=== Record set ===
------------------------
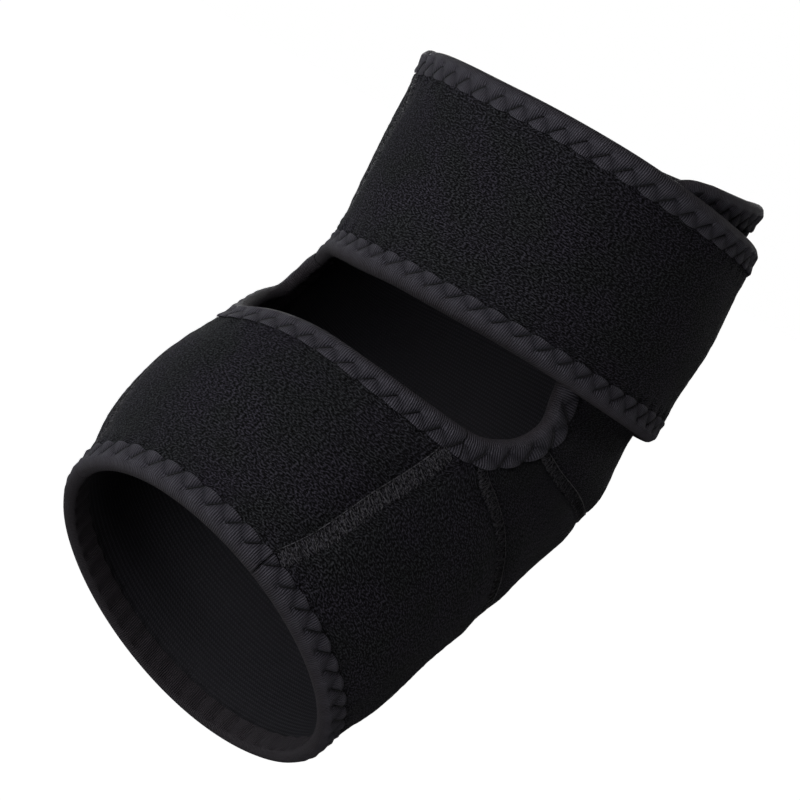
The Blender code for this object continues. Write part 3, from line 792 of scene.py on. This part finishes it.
------------------------
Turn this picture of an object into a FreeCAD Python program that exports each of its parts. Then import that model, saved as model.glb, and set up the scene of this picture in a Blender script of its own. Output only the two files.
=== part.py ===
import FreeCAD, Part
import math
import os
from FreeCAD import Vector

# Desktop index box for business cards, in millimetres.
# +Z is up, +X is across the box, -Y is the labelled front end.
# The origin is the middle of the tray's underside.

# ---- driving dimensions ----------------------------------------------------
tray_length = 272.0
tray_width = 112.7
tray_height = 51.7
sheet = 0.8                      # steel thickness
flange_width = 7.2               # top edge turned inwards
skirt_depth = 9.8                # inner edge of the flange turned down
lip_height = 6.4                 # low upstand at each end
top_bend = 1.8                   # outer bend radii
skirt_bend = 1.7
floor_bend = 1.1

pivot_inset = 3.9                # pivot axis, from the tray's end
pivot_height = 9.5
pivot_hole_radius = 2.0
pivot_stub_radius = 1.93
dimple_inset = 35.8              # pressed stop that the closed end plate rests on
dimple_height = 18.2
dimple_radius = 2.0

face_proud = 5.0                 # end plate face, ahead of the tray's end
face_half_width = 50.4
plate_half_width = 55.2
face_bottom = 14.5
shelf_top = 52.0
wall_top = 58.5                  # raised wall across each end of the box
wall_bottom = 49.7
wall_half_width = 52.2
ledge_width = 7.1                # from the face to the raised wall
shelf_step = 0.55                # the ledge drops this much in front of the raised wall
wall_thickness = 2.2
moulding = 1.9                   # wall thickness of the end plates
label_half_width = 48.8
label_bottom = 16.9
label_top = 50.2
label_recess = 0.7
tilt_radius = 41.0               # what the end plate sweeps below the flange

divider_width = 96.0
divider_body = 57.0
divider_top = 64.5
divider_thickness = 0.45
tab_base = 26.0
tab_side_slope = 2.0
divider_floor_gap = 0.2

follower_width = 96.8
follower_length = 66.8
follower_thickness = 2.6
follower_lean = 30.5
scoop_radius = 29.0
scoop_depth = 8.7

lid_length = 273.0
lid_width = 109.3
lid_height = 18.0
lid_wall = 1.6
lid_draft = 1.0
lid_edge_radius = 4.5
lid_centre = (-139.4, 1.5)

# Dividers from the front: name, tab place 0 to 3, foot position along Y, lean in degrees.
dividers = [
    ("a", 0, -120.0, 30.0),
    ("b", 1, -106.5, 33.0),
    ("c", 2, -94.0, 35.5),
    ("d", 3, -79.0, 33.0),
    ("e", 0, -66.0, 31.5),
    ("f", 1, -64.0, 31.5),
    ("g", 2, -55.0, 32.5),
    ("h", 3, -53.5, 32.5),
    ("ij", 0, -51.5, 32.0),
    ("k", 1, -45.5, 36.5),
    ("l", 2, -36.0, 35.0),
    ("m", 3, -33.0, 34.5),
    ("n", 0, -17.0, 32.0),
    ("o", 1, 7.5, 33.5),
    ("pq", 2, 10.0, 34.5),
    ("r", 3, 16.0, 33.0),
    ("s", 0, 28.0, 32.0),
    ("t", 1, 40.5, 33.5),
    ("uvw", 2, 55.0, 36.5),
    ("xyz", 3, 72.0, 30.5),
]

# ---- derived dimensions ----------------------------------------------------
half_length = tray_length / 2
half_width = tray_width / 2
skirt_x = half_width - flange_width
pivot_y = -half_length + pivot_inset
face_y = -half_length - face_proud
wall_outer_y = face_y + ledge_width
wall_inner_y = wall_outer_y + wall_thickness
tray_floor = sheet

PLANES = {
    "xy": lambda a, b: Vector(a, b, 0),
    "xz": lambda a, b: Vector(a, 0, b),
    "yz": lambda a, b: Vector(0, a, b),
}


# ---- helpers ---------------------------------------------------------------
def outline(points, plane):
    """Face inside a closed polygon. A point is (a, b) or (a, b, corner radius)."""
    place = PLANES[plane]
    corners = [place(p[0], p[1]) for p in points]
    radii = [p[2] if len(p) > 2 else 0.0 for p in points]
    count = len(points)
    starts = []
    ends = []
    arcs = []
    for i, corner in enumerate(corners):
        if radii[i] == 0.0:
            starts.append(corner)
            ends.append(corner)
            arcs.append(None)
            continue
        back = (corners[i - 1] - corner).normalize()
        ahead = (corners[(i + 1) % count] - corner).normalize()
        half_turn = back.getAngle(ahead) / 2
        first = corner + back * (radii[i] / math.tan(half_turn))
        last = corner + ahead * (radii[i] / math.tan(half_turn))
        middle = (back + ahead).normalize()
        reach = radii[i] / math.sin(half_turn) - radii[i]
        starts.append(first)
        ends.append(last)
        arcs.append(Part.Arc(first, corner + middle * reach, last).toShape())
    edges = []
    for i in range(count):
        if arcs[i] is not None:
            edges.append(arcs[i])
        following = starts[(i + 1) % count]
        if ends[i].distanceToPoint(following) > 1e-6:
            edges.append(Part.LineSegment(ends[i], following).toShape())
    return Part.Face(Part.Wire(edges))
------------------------
=== Work to do ===
Extract verbatim only those lines that run from the line with "Turn this picture" to the line with "# The origin", inclusive.

=== Solved problem ===
Turn this picture of an object into a FreeCAD Python program that exports each of its parts. Then import that model, saved as model.glb, and set up the scene of this picture in a Blender script of its own. Output only the two files.
=== part.py ===
import FreeCAD, Part
import math
import os
from FreeCAD import Vector

# Desktop index box for business cards, in millimetres.
# +Z is up, +X is across the box, -Y is the labelled front end.
# The origin is the middle of the tray's underside.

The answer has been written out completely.